━━━━━ Records for this exercise ━━━━━
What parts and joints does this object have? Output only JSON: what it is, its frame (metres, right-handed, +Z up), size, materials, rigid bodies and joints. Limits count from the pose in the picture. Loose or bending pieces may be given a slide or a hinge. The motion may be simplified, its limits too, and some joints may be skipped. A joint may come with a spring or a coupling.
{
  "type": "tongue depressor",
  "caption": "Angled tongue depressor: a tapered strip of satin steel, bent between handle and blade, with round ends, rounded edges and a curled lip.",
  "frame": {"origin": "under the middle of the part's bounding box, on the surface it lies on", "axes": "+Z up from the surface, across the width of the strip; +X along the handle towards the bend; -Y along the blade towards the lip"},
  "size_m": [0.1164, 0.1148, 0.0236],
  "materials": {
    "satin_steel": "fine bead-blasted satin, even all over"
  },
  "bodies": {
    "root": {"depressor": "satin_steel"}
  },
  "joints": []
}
━━━━━
━━━━━ Records for this exercise ━━━━━
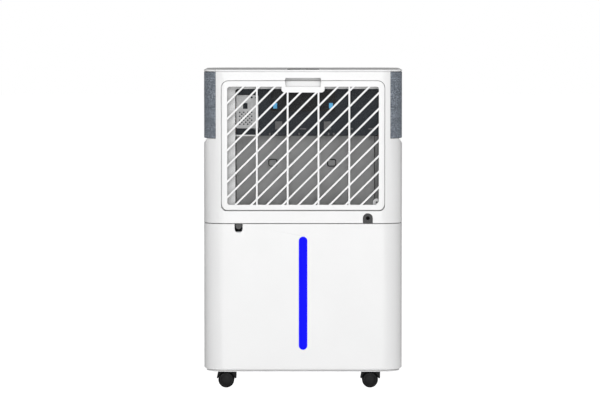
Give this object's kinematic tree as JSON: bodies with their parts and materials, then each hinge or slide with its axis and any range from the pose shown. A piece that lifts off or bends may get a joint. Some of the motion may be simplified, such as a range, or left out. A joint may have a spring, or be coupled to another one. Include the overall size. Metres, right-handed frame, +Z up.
━━━━━
━━━━━ Records for this exercise ━━━━━
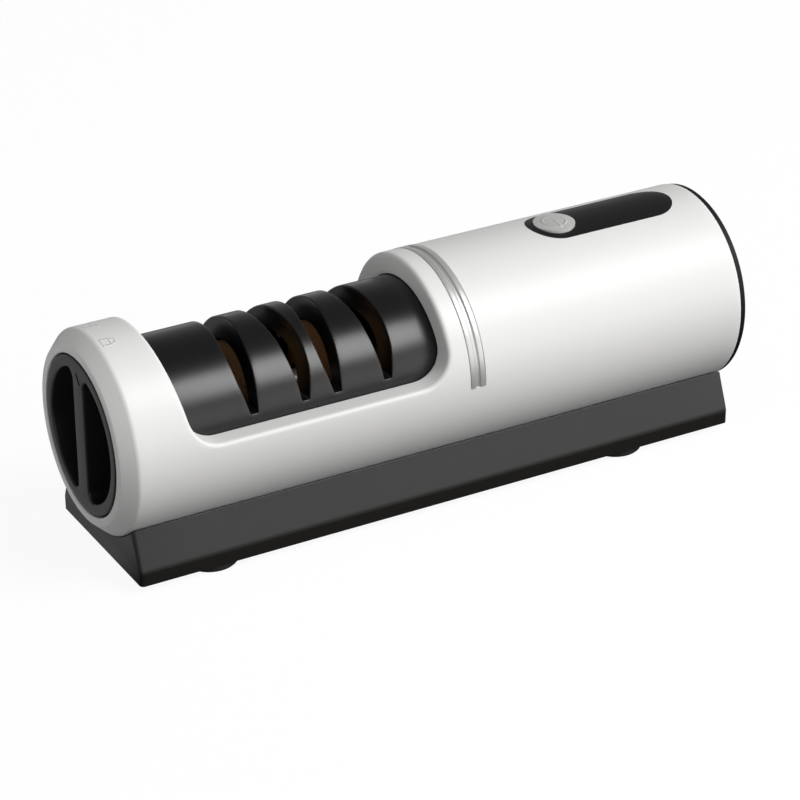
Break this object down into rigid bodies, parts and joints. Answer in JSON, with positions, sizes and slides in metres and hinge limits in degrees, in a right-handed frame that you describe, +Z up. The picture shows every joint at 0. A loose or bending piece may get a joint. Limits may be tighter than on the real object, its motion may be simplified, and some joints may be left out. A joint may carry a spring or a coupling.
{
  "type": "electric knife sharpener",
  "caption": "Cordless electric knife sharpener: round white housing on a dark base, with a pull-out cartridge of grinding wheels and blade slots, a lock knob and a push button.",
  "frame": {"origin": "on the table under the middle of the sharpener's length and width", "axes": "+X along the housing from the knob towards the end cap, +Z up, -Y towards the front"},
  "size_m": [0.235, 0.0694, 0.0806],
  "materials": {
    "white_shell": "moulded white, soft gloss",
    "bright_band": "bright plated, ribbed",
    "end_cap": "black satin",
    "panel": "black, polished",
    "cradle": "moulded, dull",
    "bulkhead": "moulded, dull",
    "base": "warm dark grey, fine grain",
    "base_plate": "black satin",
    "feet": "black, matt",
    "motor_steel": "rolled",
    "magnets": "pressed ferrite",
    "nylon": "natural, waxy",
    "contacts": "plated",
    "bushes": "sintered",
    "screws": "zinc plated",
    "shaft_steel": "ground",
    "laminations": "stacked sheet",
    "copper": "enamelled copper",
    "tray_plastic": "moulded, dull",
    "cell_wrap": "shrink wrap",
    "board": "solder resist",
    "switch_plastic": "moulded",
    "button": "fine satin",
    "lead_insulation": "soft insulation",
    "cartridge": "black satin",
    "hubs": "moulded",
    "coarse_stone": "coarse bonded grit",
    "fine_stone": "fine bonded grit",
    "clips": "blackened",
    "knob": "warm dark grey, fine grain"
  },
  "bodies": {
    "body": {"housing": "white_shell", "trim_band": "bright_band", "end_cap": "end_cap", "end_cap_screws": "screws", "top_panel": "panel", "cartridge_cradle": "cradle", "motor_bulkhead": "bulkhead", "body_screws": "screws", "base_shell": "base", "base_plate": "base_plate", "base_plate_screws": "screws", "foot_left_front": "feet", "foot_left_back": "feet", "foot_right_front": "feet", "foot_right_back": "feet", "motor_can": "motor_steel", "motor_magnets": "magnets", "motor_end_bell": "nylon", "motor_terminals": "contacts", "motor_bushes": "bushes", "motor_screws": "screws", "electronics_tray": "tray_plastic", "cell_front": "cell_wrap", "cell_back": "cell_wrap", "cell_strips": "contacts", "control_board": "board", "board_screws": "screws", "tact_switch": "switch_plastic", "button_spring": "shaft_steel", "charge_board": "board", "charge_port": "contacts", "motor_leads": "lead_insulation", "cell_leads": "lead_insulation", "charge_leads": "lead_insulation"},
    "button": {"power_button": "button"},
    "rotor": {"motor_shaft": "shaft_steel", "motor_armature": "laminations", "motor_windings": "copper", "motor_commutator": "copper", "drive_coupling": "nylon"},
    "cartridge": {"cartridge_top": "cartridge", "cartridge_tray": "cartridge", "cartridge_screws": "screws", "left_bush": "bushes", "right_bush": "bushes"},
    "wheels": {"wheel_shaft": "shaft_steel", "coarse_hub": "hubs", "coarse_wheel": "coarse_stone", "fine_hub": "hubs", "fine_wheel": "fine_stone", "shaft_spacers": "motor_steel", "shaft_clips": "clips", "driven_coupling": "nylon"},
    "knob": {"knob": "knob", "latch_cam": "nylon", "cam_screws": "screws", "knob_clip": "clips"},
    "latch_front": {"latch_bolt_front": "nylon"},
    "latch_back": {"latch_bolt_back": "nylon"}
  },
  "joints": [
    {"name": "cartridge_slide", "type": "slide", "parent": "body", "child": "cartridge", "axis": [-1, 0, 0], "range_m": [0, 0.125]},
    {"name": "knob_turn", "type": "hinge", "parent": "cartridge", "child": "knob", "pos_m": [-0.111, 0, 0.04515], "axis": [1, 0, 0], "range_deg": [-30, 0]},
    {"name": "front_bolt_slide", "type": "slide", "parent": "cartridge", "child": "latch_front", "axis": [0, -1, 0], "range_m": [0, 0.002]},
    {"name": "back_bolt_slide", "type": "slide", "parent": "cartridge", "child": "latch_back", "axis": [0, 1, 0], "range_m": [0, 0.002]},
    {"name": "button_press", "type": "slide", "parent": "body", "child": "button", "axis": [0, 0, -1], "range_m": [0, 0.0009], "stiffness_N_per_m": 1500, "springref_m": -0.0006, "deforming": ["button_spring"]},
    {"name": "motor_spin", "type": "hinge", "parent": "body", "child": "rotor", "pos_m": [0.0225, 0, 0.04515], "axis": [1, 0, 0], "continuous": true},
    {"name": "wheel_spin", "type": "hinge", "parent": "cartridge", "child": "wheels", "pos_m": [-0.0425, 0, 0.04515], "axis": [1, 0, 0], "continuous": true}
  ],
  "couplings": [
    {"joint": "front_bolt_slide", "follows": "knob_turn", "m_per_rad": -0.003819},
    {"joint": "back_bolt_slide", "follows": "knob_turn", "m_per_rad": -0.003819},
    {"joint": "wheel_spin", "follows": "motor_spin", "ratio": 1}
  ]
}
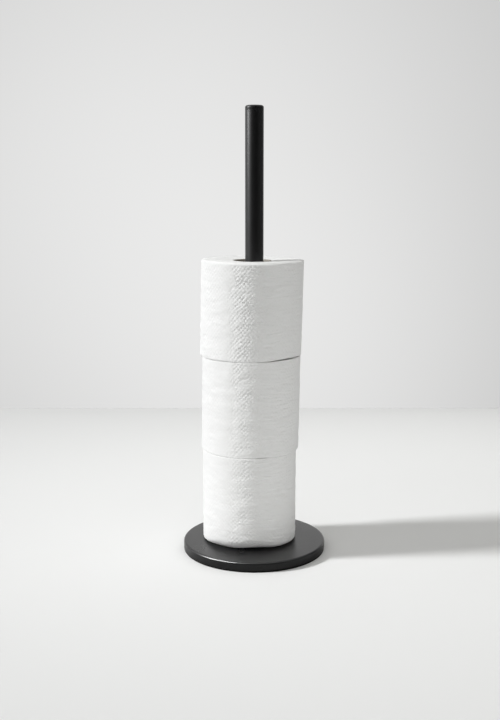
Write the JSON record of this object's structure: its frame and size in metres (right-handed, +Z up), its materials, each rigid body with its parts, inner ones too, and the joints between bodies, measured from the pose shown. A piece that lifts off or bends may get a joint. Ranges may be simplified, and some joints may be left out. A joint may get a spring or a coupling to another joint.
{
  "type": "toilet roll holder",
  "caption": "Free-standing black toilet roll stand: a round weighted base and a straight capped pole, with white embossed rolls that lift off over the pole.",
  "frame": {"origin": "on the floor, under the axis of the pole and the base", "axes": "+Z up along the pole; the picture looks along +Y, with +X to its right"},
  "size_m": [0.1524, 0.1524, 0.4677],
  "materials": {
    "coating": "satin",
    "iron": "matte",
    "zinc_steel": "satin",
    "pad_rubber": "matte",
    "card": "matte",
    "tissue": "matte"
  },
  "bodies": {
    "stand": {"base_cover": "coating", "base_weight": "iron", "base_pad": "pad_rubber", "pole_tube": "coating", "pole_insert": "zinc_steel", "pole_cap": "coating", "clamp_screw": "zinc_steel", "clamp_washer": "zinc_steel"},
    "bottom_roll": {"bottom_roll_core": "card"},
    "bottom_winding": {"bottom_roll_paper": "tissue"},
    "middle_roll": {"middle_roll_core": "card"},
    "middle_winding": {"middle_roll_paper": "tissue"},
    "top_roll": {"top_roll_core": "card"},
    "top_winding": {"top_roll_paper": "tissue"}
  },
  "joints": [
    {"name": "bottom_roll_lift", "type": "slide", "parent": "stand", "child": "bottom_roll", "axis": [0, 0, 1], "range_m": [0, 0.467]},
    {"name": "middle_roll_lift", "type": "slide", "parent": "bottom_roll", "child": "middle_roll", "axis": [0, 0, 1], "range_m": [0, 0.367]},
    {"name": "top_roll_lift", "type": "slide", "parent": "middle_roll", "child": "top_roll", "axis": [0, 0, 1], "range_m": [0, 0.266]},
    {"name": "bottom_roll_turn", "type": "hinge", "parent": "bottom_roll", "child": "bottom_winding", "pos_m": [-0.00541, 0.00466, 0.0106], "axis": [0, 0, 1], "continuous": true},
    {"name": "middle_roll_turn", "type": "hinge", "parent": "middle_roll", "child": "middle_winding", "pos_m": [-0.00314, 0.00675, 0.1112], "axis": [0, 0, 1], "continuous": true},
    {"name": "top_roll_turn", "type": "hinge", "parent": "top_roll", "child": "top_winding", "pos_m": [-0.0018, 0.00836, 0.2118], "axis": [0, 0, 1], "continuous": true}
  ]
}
━━━━━
== Stated exercise ==
Pull every line containing the word "each" out of the material.

== Reply ==
Give this object's kinematic tree as JSON: bodies with their parts and materials, then each hinge or slide with its axis and any range from the pose shown. A piece that lifts off or bends may get a joint. Some of the motion may be simplified, such as a range, or left out. A joint may have a spring, or be coupled to another one. Include the overall size. Metres, right-handed frame, +Z up.
Write the JSON record of this object's structure: its frame and size in metres (right-handed, +Z up), its materials, each rigid body with its parts, inner ones too, and the joints between bodies, measured from the pose shown. A piece that lifts off or bends may get a joint. Ranges may be simplified, and some joints may be left out. A joint may get a spring or a coupling to another joint.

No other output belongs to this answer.